Shafer notes that capitalist owners have led to a retreat in pushback against Trump, although he adds exceptions like the New York Times.

At the same time, Lorenz and Cobb note the financial costs in fighting Trump for smaller outlets. 

Next, Harper's facilitator asks the four about AI. Lorenz, especially, notes that, by cutting entry-level journalism jobs, it may raise the barrier to entry even higher, even as the type of people Cobb references will double down on AI slop.

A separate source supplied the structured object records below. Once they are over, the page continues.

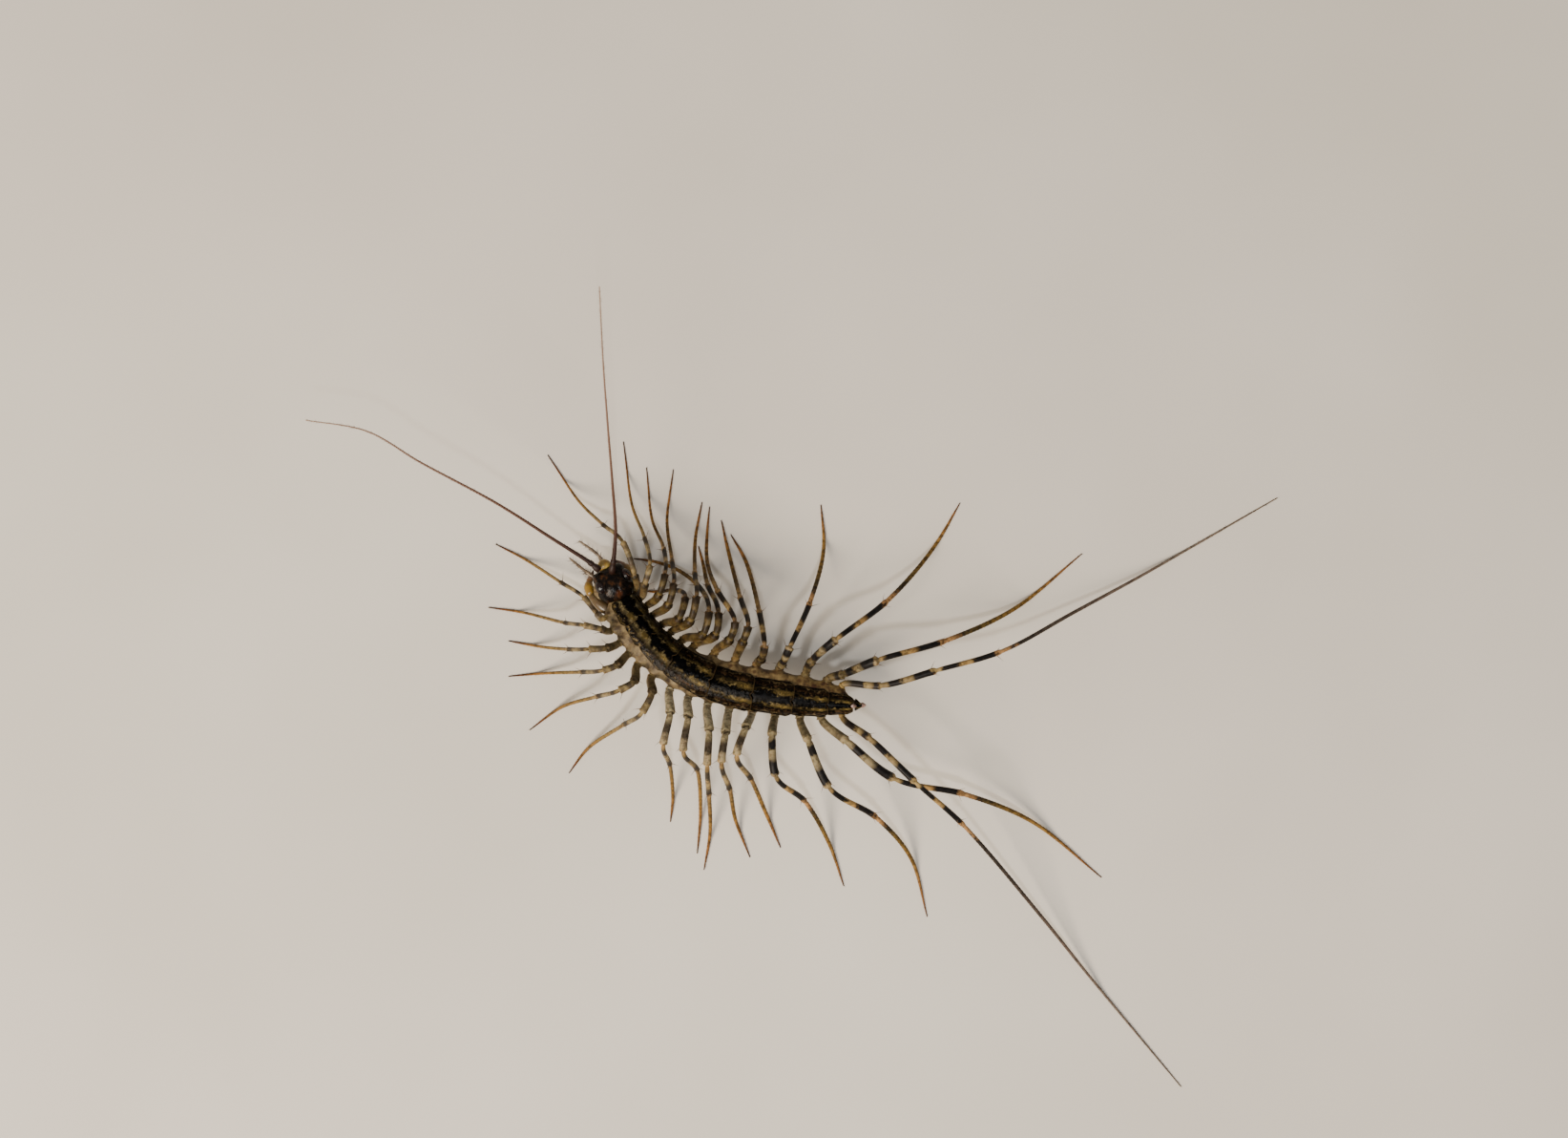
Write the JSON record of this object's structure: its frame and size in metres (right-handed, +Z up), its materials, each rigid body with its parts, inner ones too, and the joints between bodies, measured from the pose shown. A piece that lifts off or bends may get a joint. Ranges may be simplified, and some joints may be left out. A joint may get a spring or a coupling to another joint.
{
  "type": "house centipede",
  "caption": "Life-size still model of a house centipede: plated trunk, head with large eyes, long feelers and long banded legs that arch down to a flat floor.",
  "frame": {"origin": "middle of the whole pose's box seen from above, at floor level", "axes": "+Z up from the floor; +X runs across the pose from the raised feelers' side to the trailing legs' side"},
  "size_m": [0.0788, 0.0642, 0.0191],
  "materials": {
    "head": "dark brown, glossy head cuticle with a pale lip",
    "eye": "near-black compound eye, finely faceted, glossy",
    "back_plate": "waxy olive-brown back plates with black-brown middle and side bands over pale flanks",
    "flesh": "soft pale buff skin of the flanks and underside",
    "antenna": "reddish brown, finely ringed feeler",
    "mouthpart": "translucent amber mouthparts and poison claws",
    "leg": "translucent straw-coloured leg with blue-black bands and an orange-brown tarsus"
  },
  "bodies": {
    "root": {"head": "head", "eye_left": "eye", "eye_right": "eye", "trunk_1": "back_plate", "trunk_2": "back_plate", "trunk_3": "back_plate", "trunk_4": "back_plate", "trunk_5": "back_plate", "trunk_6": "back_plate", "trunk_7": "back_plate", "trunk_8": "back_plate", "telson": "flesh", "antenna_left": "antenna", "antenna_right": "antenna", "palp_left": "mouthpart", "palp_right": "mouthpart", "forcipule_left": "mouthpart", "forcipule_right": "mouthpart", "leg_left_01": "leg", "leg_left_02": "leg", "leg_left_03": "leg", "leg_left_04": "leg", "leg_left_05": "leg", "leg_left_06": "leg", "leg_left_07": "leg", "leg_left_08": "leg", "leg_left_09": "leg", "leg_left_10": "leg", "leg_left_11": "leg", "leg_left_12": "leg", "leg_left_13": "leg", "leg_left_14": "leg", "leg_left_15": "leg", "leg_right_01": "leg", "leg_right_02": "leg", "leg_right_03": "leg", "leg_right_04": "leg", "leg_right_05": "leg", "leg_right_06": "leg", "leg_right_07": "leg", "leg_right_08": "leg", "leg_right_09": "leg", "leg_right_10": "leg", "leg_right_11": "leg", "leg_right_12": "leg", "leg_right_13": "leg", "leg_right_14": "leg", "leg_right_15": "leg"}
  },
  "joints": []
}
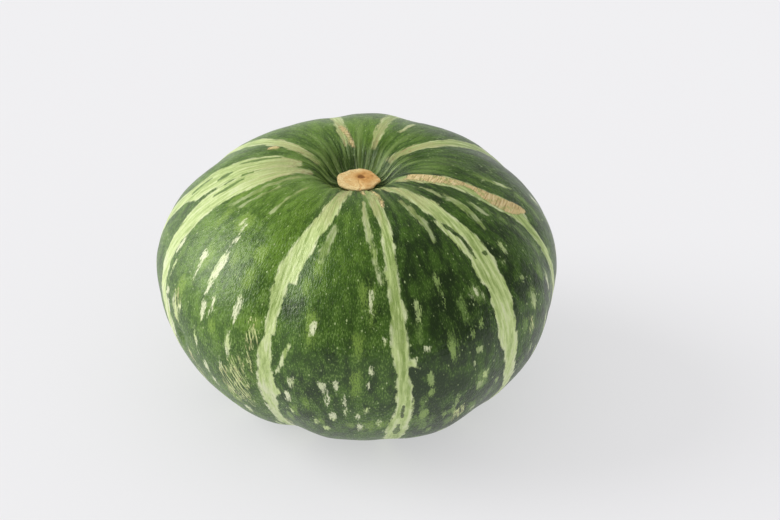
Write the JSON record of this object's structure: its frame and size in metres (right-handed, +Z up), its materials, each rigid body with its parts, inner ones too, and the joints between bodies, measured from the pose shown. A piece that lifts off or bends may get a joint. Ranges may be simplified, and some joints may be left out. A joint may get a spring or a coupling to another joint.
{
  "type": "kabocha squash",
  "caption": "Small round kabocha squash, ribbed and striped, resting on its base with its stalk cut down to a low corky button.",
  "frame": {"origin": "on the resting surface, under the middle of the fruit", "axes": "+Z up through the stalk, -Y towards the front of the fruit, +X to its right seen from the front"},
  "size_m": [0.1201, 0.1202, 0.0766],
  "materials": {
    "rind": "firm waxy satin rind, dark green with pale yellow-green stripes, dashes and specks",
    "cork": "dry matt cork, tan with brown cracks and stains"
  },
  "bodies": {
    "root": {"fruit": "rind", "stalk_button": "cork"}
  },
  "joints": []
}
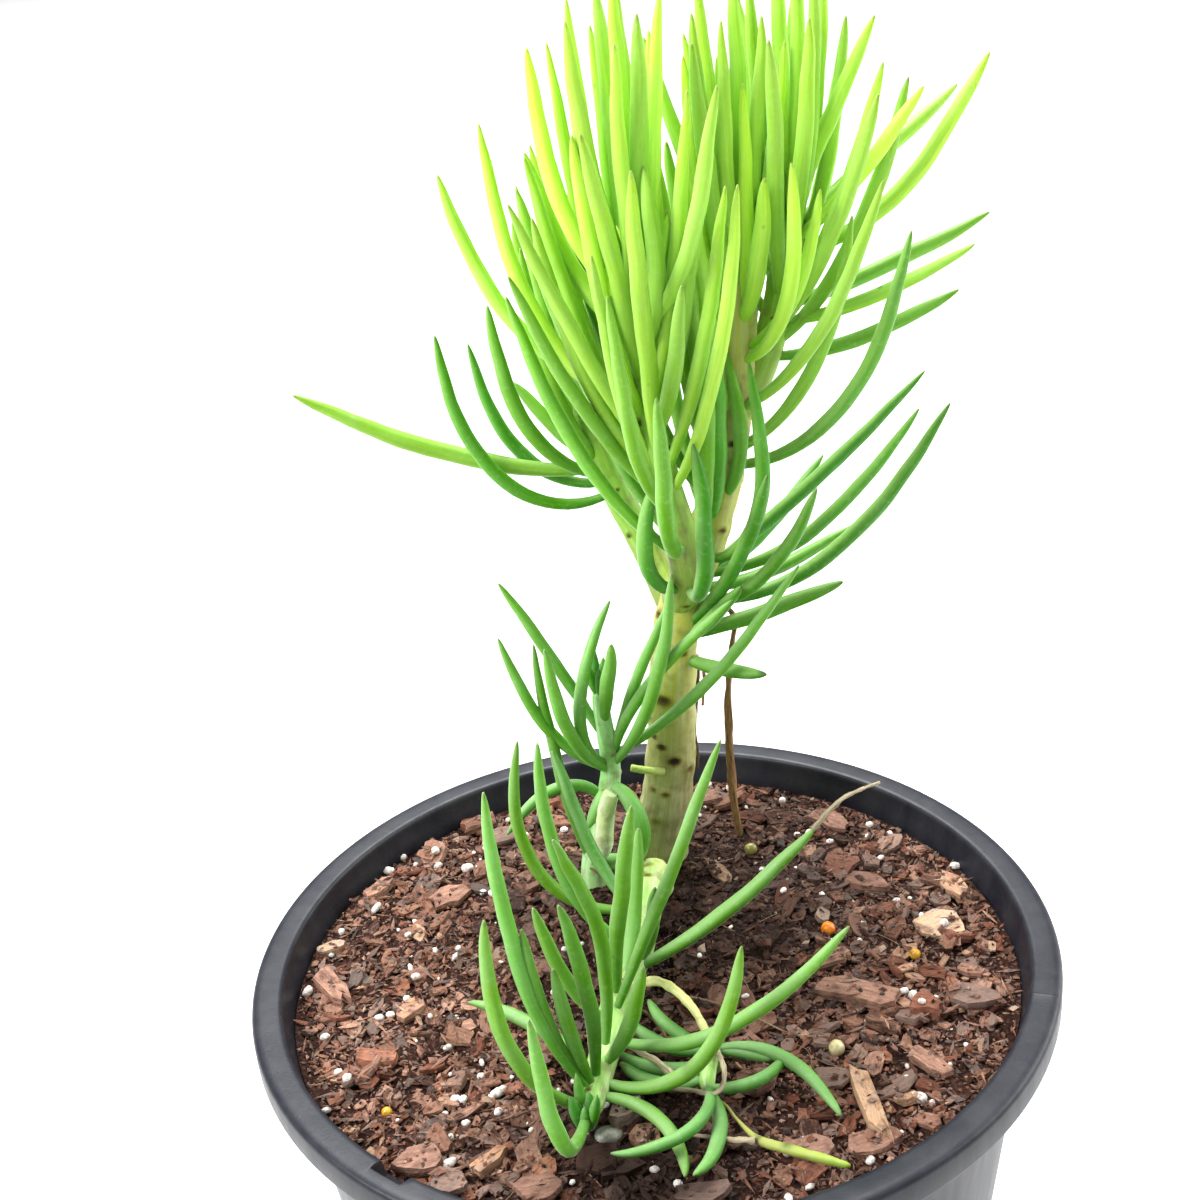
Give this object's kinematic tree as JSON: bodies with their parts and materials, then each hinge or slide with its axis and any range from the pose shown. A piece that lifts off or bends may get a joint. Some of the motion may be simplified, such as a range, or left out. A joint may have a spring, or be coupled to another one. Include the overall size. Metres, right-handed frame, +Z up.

Then, we get to the future. Shafer rightly, in line with what I have long thought, calls out print media for fucking up for decades:

The newspaper industry, again and again, has flubbed its chance to propel itself into the future. This started in the years following World War II, when newspaper readers increasingly turned to television. In the mid-Seventies, the media critic for the Los Angeles Times, David Shaw, wrote a big page-one story about how the thing that you’re holding in your hands is an endangered species. Newspaper publishers and editors were all aware that papers were losing their moxie. 
In one of his shareholder letters in the early Nineties, Warren Buffett said something to the effect of: “I love the newspaper business. I’ve been a great investor in Buffalo News and the Washington Post. But these properties are not delivering the return on investment they once did.” This was before the web. He’s not saying newspapers are dying because of the web. He’s saying that other transformations, including greater consumer choice, were already taking place. 
The newspaper industry has had warning for seventy-five-plus years that an end is coming and that it either needs to create, innovate, and discover or step aside. When you look at what happened to newspapers in the web era, just about all of them got it wrong. 
The incumbent media is not always the best vehicle to propel journalism into the future. The future is going to require innovation and ideas that we’re not privy to in this conversation. It’s going to require people finding the ability to attract audiences, hold on to them, and give them some value that they didn’t have before.

Amen.

The other three? They strike me as way too optimistic about new media in forms such as Substack. Frankly, I think they're engaging in some form of availability bias or similar. They see people they know, who have abandoned legacy or semi-legacy, print media, or who have like them, started new outlets on their own, but only after they built up credibility and audience at a legacy or semi-legacy site, and think, "that's easy."

It is true that new media for targeted audiences, mentioned especially by Cobb, is growing. But, general-audience new media that's trustworthy? Not really.